Guided by reports from the lookouts in the prows, the steersmen felt their way along the coast until they reached the wide curving beach at Artaki. Here the generals set most of the troops ashore. With Chaireas of the Paralos in the lead, the hoplites were ordered to march over the shoulder of the hills to the northern side of Cyzicus. It would be their mission to create a diversion when the fleet launched the main attack on the harbor. By gray dawn light the army company filed inland and vanished into the gloom of the wet, wooded slopes.
Riding lighter now, the triremes resumed their slow advance until a rocky islet loomed up ahead of them. This landmark was the island of Polydoros, broad at its base but tapering to a conical summit. Here the Athenians divided. Thrasybulus and Theramenes stayed behind, concealing the main fleet behind the islet, just as Homer’s Greeks had once hidden their ships behind the isle of Tenedos near Troy. Alcibiades forged ahead with the force that woul
d serve as the Athenians’ “Trojan Horse,” a vanguard of twenty fast ships. His mission was to lure the unsuspecting Spartan fleet away from Cyzicus. Thrasybulus and Theramenes would then move forward to attack the harbor, while Chaireas and the Athenian troops assaulted the city’s landward side. Alcibiades might even be able to sprint back in time to assist in recapturing Cyzicus, leaving the outnumbered and disconcerted Spartans bereft of their naval station. That, at any rate, seems to have been the modest and workmanlike plan for the day. Given the involvement of Alcibiades, however, something was bound to go wrong.

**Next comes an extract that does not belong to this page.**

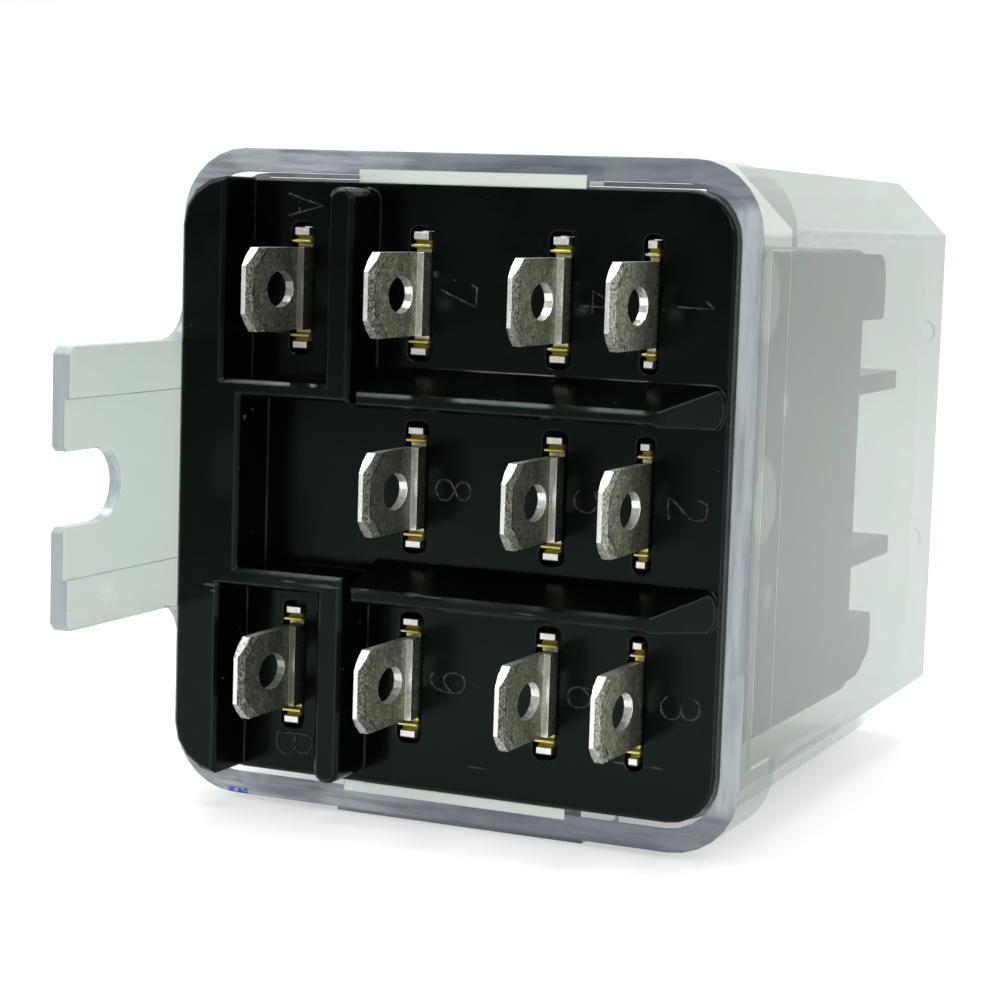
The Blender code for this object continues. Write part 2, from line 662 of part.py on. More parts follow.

The rain had stopped, and the sky was brightening as Alcibiades led his flying squadron through the channel that ran between Polydoros and the neighboring coast. As the Athenian triremes burst into the sunshine, Alcibiades saw that by a stroke of luck Mindarus had already accomplished half his task for him. The full Spartan naval force was already clear of the harbor, though unaware of the Athenian approach. Their admiral had brought them out for morning exercises. Back and forth in front of Cyzicus they were practicing their maneuvers. There were famous men in the Spartan ranks: the general Hermocrates, nemesis of Nicias and the Athenian expedition to Sicily, led the Syracusans; an Olympic athlete named Dorieus commanded a squadron from Thurii in southern Italy. Pharnabazus and his cavalry were still in winter quarters well inland, on the far side of a range of hills, but the satrap’s mercenary army occupied a fort on the heights above the bay. To Alcibiades’ left lay Cyzicus itself, the prize for which all these forces would soon contend.